[start Records shown]

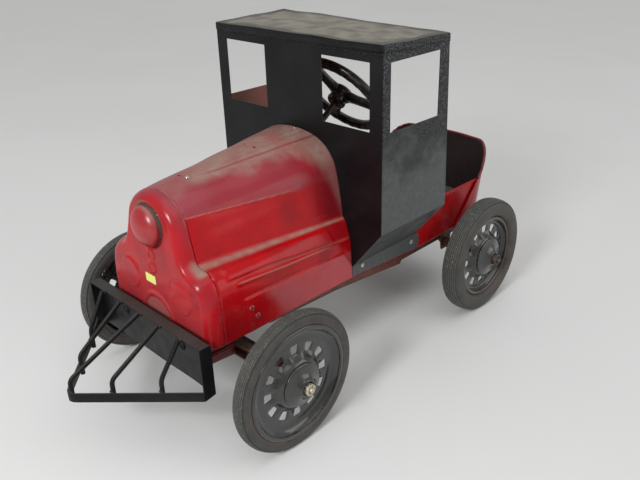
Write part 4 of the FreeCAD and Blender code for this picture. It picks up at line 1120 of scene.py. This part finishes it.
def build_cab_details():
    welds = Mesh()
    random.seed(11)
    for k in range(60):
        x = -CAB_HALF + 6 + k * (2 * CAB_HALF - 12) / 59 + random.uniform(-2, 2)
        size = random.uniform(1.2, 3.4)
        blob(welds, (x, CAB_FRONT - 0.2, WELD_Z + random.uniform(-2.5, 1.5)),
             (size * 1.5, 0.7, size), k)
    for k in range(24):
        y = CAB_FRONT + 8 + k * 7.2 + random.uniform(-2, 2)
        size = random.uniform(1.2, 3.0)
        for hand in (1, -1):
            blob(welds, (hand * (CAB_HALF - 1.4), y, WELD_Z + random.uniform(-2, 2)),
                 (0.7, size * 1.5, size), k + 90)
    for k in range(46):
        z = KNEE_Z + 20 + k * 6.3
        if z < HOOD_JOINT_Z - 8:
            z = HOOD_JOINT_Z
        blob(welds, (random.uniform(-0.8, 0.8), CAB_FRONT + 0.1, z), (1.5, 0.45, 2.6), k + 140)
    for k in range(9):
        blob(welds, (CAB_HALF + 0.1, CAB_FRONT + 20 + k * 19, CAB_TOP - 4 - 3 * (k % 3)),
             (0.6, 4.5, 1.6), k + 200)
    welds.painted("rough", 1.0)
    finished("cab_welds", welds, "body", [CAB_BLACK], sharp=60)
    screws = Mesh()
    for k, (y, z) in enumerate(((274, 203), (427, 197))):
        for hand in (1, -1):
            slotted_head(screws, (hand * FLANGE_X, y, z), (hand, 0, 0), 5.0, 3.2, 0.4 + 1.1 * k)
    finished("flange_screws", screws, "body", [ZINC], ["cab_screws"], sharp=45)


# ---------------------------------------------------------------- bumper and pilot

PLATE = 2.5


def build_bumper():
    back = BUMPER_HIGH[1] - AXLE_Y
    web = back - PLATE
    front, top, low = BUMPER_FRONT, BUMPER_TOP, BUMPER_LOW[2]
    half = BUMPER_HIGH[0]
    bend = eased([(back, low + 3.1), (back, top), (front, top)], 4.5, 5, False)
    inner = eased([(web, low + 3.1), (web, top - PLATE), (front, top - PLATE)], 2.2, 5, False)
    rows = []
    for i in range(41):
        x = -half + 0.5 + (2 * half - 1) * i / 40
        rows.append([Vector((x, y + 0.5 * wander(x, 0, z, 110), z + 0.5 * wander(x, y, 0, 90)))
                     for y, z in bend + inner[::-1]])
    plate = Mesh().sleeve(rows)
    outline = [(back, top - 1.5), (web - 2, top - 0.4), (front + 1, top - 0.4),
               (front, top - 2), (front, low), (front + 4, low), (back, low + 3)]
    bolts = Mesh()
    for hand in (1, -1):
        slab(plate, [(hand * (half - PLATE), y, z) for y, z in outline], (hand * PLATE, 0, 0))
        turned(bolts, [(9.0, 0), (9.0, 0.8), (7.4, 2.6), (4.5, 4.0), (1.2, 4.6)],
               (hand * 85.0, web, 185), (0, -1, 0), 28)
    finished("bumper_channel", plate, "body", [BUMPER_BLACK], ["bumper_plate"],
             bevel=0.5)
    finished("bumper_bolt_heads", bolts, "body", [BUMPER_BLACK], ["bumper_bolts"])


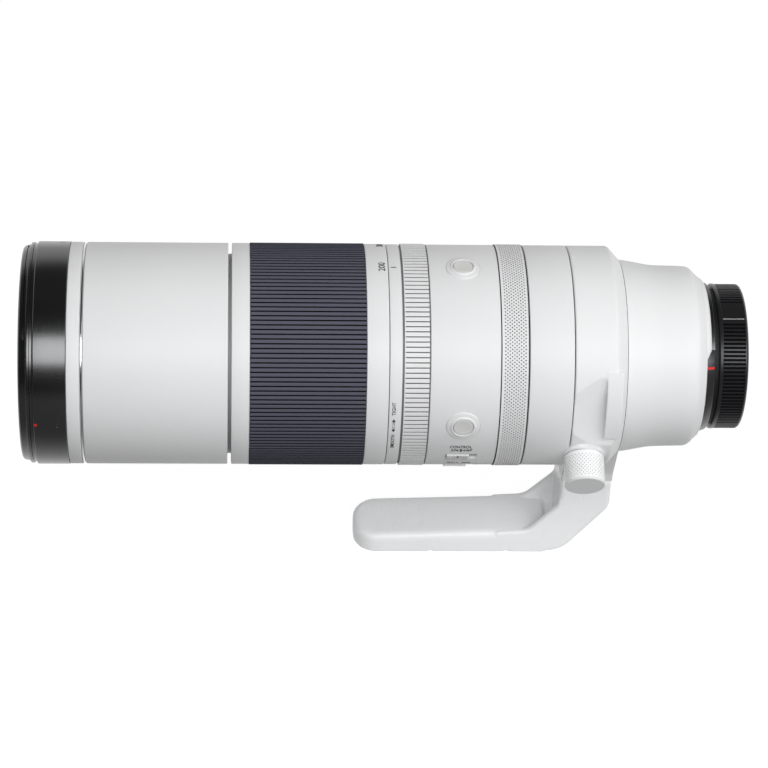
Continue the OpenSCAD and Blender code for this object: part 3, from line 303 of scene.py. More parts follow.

[end Records shown]

Exercise: Without leaving anything out, quote all the data.

Result below:
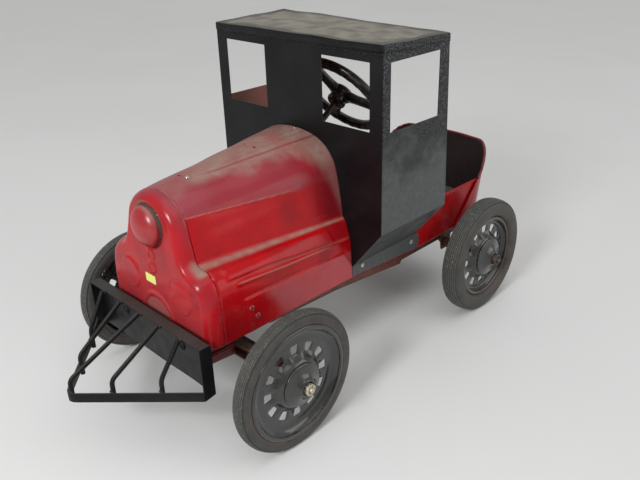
Write part 4 of the FreeCAD and Blender code for this picture. It picks up at line 1120 of scene.py. This part finishes it.
def build_cab_details():
    welds = Mesh()
    random.seed(11)
    for k in range(60):
        x = -CAB_HALF + 6 + k * (2 * CAB_HALF - 12) / 59 + random.uniform(-2, 2)
        size = random.uniform(1.2, 3.4)
        blob(welds, (x, CAB_FRONT - 0.2, WELD_Z + random.uniform(-2.5, 1.5)),
             (size * 1.5, 0.7, size), k)
    for k in range(24):
        y = CAB_FRONT + 8 + k * 7.2 + random.uniform(-2, 2)
        size = random.uniform(1.2, 3.0)
        for hand in (1, -1):
            blob(welds, (hand * (CAB_HALF - 1.4), y, WELD_Z + random.uniform(-2, 2)),
                 (0.7, size * 1.5, size), k + 90)
    for k in range(46):
        z = KNEE_Z + 20 + k * 6.3
        if z < HOOD_JOINT_Z - 8:
            z = HOOD_JOINT_Z
        blob(welds, (random.uniform(-0.8, 0.8), CAB_FRONT + 0.1, z), (1.5, 0.45, 2.6), k + 140)
    for k in range(9):
        blob(welds, (CAB_HALF + 0.1, CAB_FRONT + 20 + k * 19, CAB_TOP - 4 - 3 * (k % 3)),
             (0.6, 4.5, 1.6), k + 200)
    welds.painted("rough", 1.0)
    finished("cab_welds", welds, "body", [CAB_BLACK], sharp=60)
    screws = Mesh()
    for k, (y, z) in enumerate(((274, 203), (427, 197))):
        for hand in (1, -1):
            slotted_head(screws, (hand * FLANGE_X, y, z), (hand, 0, 0), 5.0, 3.2, 0.4 + 1.1 * k)
    finished("flange_screws", screws, "body", [ZINC], ["cab_screws"], sharp=45)


# ---------------------------------------------------------------- bumper and pilot

PLATE = 2.5


def build_bumper():
    back = BUMPER_HIGH[1] - AXLE_Y
    web = back - PLATE
    front, top, low = BUMPER_FRONT, BUMPER_TOP, BUMPER_LOW[2]
    half = BUMPER_HIGH[0]
    bend = eased([(back, low + 3.1), (back, top), (front, top)], 4.5, 5, False)
    inner = eased([(web, low + 3.1), (web, top - PLATE), (front, top - PLATE)], 2.2, 5, False)
    rows = []
    for i in range(41):
        x = -half + 0.5 + (2 * half - 1) * i / 40
        rows.append([Vector((x, y + 0.5 * wander(x, 0, z, 110), z + 0.5 * wander(x, y, 0, 90)))
                     for y, z in bend + inner[::-1]])
    plate = Mesh().sleeve(rows)
    outline = [(back, top - 1.5), (web - 2, top - 0.4), (front + 1, top - 0.4),
               (front, top - 2), (front, low), (front + 4, low), (back, low + 3)]
    bolts = Mesh()
    for hand in (1, -1):
        slab(plate, [(hand * (half - PLATE), y, z) for y, z in outline], (hand * PLATE, 0, 0))
        turned(bolts, [(9.0, 0), (9.0, 0.8), (7.4, 2.6), (4.5, 4.0), (1.2, 4.6)],
               (hand * 85.0, web, 185), (0, -1, 0), 28)
    finished("bumper_channel", plate, "body", [BUMPER_BLACK], ["bumper_plate"],
             bevel=0.5)
    finished("bumper_bolt_heads", bolts, "body", [BUMPER_BLACK], ["bumper_bolts"])


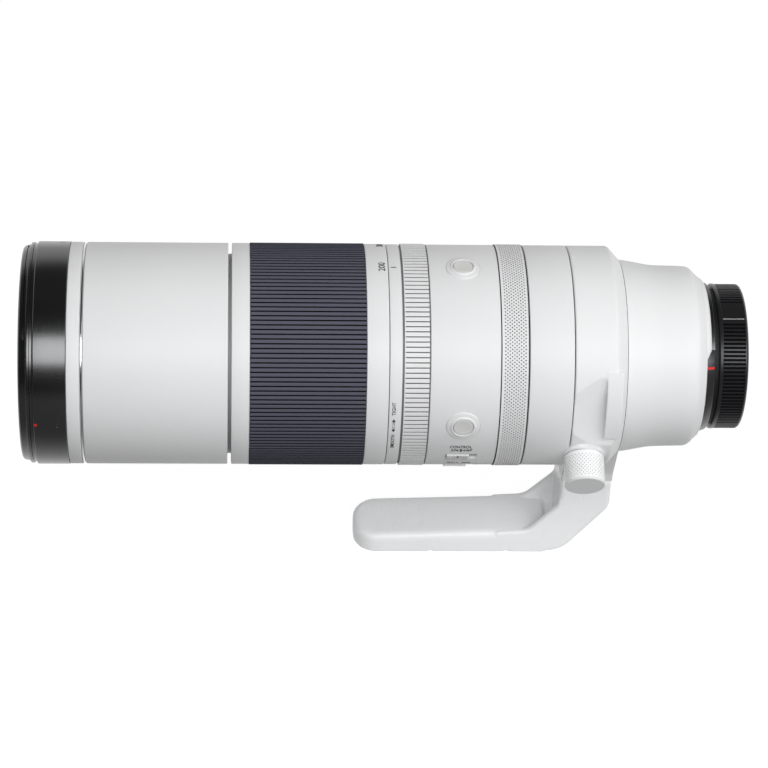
Continue the OpenSCAD and Blender code for this object: part 3, from line 303 of scene.py. More parts follow.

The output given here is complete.